OBJECTIVE: The exercise asks for every line of the data to be reproduced exactly.

______

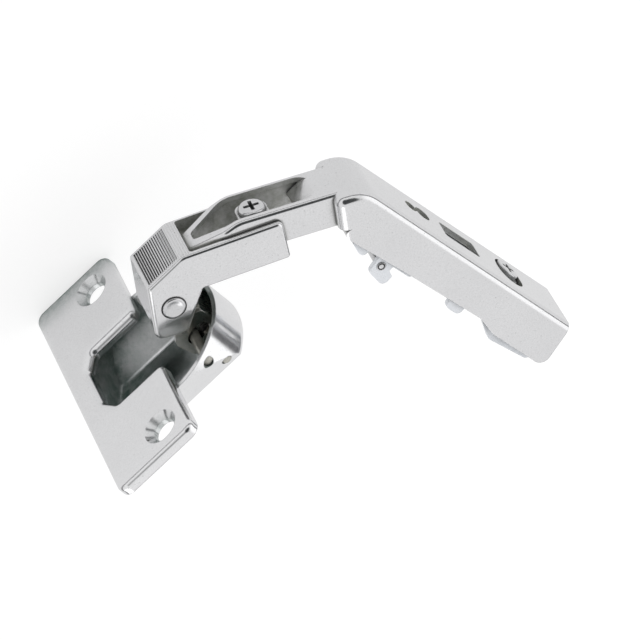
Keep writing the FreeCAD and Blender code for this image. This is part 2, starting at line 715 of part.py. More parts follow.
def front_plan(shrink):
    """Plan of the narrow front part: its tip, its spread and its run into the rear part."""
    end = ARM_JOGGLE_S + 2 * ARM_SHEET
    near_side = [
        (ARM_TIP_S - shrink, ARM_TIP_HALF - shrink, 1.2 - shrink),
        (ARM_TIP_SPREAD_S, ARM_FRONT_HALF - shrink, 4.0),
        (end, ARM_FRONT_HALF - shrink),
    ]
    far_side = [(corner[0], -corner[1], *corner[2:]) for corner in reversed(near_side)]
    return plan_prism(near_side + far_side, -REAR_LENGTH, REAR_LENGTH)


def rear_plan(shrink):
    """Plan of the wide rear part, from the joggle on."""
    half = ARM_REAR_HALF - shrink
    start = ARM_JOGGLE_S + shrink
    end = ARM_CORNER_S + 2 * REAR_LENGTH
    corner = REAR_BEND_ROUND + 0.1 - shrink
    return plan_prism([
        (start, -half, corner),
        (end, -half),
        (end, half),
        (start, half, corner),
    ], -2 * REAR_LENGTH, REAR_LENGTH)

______

ANSWER BELOW:
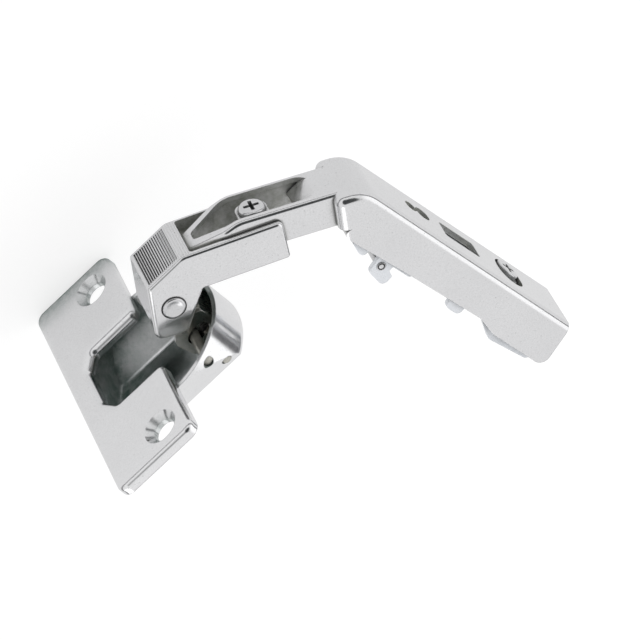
Keep writing the FreeCAD and Blender code for this image. This is part 2, starting at line 715 of part.py. More parts follow.
def front_plan(shrink):
    """Plan of the narrow front part: its tip, its spread and its run into the rear part."""
    end = ARM_JOGGLE_S + 2 * ARM_SHEET
    near_side = [
        (ARM_TIP_S - shrink, ARM_TIP_HALF - shrink, 1.2 - shrink),
        (ARM_TIP_SPREAD_S, ARM_FRONT_HALF - shrink, 4.0),
        (end, ARM_FRONT_HALF - shrink),
    ]
    far_side = [(corner[0], -corner[1], *corner[2:]) for corner in reversed(near_side)]
    return plan_prism(near_side + far_side, -REAR_LENGTH, REAR_LENGTH)


def rear_plan(shrink):
    """Plan of the wide rear part, from the joggle on."""
    half = ARM_REAR_HALF - shrink
    start = ARM_JOGGLE_S + shrink
    end = ARM_CORNER_S + 2 * REAR_LENGTH
    corner = REAR_BEND_ROUND + 0.1 - shrink
    return plan_prism([
        (start, -half, corner),
        (end, -half),
        (end, half),
        (start, half, corner),
    ], -2 * REAR_LENGTH, REAR_LENGTH)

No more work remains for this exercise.